(TASK DESCRIPTION)
In the listing below, find the line containing "at each end." and the line containing "if empty is". Repeat exactly those two lines and every line between them, nothing more.

(COLLECTED MATERIAL)

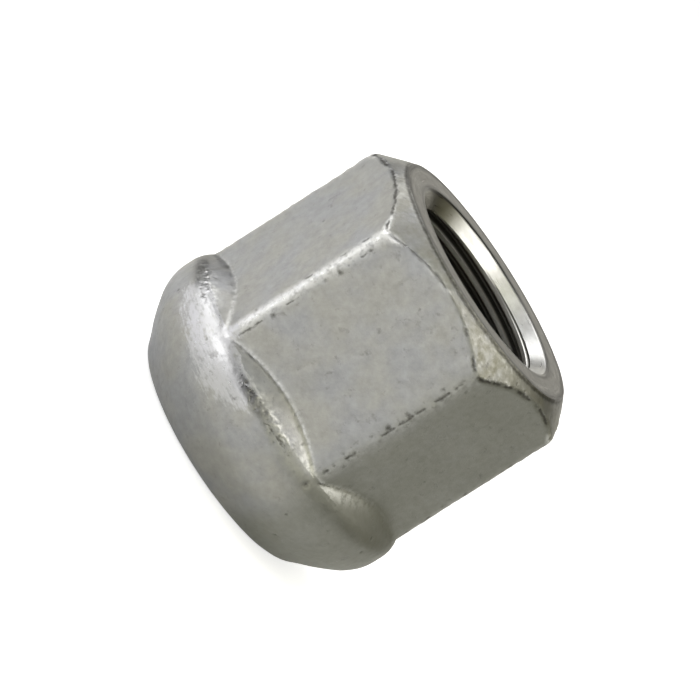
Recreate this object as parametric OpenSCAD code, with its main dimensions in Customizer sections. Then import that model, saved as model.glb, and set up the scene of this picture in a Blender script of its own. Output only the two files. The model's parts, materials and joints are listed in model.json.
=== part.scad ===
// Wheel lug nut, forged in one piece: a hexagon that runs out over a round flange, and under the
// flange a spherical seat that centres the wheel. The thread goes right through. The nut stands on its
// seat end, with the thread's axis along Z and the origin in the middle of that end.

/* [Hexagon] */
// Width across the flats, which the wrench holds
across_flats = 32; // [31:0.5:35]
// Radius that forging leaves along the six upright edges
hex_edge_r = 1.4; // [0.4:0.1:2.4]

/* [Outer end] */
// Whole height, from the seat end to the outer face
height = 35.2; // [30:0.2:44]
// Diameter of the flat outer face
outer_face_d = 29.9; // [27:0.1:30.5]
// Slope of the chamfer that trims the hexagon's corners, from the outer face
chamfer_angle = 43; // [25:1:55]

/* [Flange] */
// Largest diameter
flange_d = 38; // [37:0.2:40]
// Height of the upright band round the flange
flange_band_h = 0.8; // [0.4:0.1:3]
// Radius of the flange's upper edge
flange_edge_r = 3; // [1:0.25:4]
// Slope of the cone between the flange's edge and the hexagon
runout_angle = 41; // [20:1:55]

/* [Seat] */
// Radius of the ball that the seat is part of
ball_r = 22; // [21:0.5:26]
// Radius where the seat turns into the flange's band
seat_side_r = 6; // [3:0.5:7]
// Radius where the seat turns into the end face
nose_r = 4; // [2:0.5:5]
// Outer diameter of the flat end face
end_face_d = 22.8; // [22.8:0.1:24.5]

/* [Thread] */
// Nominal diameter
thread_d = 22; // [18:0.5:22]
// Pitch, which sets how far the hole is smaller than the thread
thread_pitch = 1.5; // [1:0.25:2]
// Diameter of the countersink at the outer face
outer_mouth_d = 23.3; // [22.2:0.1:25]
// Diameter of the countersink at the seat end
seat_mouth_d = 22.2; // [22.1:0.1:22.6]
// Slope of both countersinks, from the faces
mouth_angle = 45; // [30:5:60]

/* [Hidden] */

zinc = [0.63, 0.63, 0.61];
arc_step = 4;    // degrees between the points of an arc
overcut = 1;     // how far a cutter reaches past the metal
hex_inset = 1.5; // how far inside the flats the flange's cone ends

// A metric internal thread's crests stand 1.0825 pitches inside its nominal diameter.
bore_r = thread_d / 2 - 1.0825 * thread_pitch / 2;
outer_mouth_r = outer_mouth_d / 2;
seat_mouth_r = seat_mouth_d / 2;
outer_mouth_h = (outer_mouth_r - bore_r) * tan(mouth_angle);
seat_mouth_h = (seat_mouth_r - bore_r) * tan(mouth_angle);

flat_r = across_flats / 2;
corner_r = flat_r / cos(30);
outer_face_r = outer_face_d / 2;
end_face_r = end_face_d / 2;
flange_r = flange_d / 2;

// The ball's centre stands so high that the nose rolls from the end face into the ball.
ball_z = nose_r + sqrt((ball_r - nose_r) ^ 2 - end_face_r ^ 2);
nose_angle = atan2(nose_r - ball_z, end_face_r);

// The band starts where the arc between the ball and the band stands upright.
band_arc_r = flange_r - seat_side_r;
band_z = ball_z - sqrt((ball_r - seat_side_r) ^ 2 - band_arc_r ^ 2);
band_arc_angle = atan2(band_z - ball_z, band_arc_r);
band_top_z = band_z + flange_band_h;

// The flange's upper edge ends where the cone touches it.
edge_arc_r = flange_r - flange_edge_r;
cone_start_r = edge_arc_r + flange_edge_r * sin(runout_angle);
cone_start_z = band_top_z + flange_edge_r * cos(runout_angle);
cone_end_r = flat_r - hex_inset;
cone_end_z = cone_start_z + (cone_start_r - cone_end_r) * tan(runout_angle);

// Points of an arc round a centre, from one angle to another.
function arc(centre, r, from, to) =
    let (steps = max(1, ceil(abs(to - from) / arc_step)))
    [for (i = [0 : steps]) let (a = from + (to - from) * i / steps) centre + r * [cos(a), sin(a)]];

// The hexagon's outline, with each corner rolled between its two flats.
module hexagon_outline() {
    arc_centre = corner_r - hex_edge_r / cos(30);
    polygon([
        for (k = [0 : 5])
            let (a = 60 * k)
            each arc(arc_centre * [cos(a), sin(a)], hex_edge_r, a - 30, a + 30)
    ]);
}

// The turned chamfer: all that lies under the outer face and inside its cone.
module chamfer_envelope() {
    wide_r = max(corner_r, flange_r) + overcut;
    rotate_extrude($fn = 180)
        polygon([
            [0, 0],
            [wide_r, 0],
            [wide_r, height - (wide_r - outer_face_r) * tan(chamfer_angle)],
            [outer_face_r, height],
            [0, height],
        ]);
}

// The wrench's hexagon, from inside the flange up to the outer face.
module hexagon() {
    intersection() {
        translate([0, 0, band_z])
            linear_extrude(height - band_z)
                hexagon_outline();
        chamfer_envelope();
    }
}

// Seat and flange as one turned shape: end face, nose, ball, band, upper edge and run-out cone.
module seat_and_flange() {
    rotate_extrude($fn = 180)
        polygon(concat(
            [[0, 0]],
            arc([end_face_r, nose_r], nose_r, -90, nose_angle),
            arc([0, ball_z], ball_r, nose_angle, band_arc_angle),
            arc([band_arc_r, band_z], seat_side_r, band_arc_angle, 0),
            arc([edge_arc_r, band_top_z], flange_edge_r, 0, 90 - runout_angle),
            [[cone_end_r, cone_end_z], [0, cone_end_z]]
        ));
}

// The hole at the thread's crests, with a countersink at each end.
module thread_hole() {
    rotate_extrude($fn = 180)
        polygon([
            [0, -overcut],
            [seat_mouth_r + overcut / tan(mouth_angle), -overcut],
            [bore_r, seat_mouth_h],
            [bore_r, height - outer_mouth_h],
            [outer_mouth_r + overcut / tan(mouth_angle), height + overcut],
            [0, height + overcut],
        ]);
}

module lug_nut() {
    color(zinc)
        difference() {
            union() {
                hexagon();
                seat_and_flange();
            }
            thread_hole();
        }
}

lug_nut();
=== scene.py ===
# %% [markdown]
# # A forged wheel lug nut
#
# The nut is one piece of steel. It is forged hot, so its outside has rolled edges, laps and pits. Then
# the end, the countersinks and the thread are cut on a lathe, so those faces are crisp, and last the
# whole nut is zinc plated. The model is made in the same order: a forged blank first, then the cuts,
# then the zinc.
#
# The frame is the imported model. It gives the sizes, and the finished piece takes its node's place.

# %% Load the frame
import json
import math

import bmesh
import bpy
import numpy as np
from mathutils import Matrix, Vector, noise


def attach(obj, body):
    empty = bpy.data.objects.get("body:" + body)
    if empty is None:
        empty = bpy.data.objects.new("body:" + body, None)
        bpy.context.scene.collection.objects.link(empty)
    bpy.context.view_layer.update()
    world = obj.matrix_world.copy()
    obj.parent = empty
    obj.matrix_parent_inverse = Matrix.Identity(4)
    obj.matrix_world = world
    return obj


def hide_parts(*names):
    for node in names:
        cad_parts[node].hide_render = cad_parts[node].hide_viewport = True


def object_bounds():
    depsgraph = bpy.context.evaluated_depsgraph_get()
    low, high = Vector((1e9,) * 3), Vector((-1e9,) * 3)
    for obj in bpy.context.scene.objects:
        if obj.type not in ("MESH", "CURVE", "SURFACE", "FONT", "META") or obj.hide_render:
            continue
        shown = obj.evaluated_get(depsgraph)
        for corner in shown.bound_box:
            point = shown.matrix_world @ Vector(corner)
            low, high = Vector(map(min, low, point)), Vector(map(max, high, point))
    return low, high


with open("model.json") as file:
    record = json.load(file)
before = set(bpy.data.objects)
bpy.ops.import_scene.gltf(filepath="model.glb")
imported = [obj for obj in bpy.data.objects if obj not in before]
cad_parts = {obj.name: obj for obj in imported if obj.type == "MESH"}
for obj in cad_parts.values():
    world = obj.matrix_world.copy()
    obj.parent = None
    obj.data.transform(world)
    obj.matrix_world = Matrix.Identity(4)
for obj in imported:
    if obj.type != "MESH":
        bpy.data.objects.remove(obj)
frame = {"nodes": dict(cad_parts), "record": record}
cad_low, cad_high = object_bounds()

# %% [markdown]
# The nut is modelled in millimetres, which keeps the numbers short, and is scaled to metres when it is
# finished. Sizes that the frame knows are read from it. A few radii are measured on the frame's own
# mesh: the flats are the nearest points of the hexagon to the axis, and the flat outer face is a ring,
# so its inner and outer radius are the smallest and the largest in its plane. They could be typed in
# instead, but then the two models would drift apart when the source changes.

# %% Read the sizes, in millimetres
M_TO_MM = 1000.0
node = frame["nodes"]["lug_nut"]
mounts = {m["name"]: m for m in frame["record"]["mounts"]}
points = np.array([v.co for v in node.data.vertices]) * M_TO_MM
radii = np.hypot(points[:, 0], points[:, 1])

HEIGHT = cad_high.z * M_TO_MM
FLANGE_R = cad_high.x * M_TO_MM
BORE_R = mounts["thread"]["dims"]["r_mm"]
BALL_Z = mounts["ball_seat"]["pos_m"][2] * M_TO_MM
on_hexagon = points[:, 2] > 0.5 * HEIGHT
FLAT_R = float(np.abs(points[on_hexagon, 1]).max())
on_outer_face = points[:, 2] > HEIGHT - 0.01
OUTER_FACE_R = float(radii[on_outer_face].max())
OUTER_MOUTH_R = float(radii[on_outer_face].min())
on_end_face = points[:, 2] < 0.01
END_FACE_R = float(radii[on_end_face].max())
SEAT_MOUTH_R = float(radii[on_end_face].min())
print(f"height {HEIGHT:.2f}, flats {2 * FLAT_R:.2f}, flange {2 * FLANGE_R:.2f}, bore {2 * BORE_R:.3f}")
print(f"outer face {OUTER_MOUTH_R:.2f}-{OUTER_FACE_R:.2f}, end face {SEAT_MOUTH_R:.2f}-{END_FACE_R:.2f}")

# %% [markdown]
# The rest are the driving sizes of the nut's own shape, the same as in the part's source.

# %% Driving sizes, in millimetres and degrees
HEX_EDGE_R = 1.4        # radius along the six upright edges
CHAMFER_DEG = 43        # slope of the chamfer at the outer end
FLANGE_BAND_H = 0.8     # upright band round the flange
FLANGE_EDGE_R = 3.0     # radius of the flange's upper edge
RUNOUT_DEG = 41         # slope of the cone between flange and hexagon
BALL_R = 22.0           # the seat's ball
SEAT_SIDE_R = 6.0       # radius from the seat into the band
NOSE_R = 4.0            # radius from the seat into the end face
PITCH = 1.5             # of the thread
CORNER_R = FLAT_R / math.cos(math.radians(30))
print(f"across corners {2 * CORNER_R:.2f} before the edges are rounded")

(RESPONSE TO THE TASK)
// The hole at the thread's crests, with a countersink at each end.
module thread_hole() {
    rotate_extrude($fn = 180)
        polygon([
            [0, -overcut],
            [seat_mouth_r + overcut / tan(mouth_angle), -overcut],
            [bore_r, seat_mouth_h],
            [bore_r, height - outer_mouth_h],
            [outer_mouth_r + overcut / tan(mouth_angle), height + overcut],
            [0, height + overcut],
        ]);
}

module lug_nut() {
    color(zinc)
        difference() {
            union() {
                hexagon();
                seat_and_flange();
            }
            thread_hole();
        }
}

lug_nut();
=== scene.py ===
# %% [markdown]
# # A forged wheel lug nut
#
# The nut is one piece of steel. It is forged hot, so its outside has rolled edges, laps and pits. Then
# the end, the countersinks and the thread are cut on a lathe, so those faces are crisp, and last the
# whole nut is zinc plated. The model is made in the same order: a forged blank first, then the cuts,
# then the zinc.
#
# The frame is the imported model. It gives the sizes, and the finished piece takes its node's place.

# %% Load the frame
import json
import math

import bmesh
import bpy
import numpy as np
from mathutils import Matrix, Vector, noise


def attach(obj, body):
    empty = bpy.data.objects.get("body:" + body)
    if empty is None:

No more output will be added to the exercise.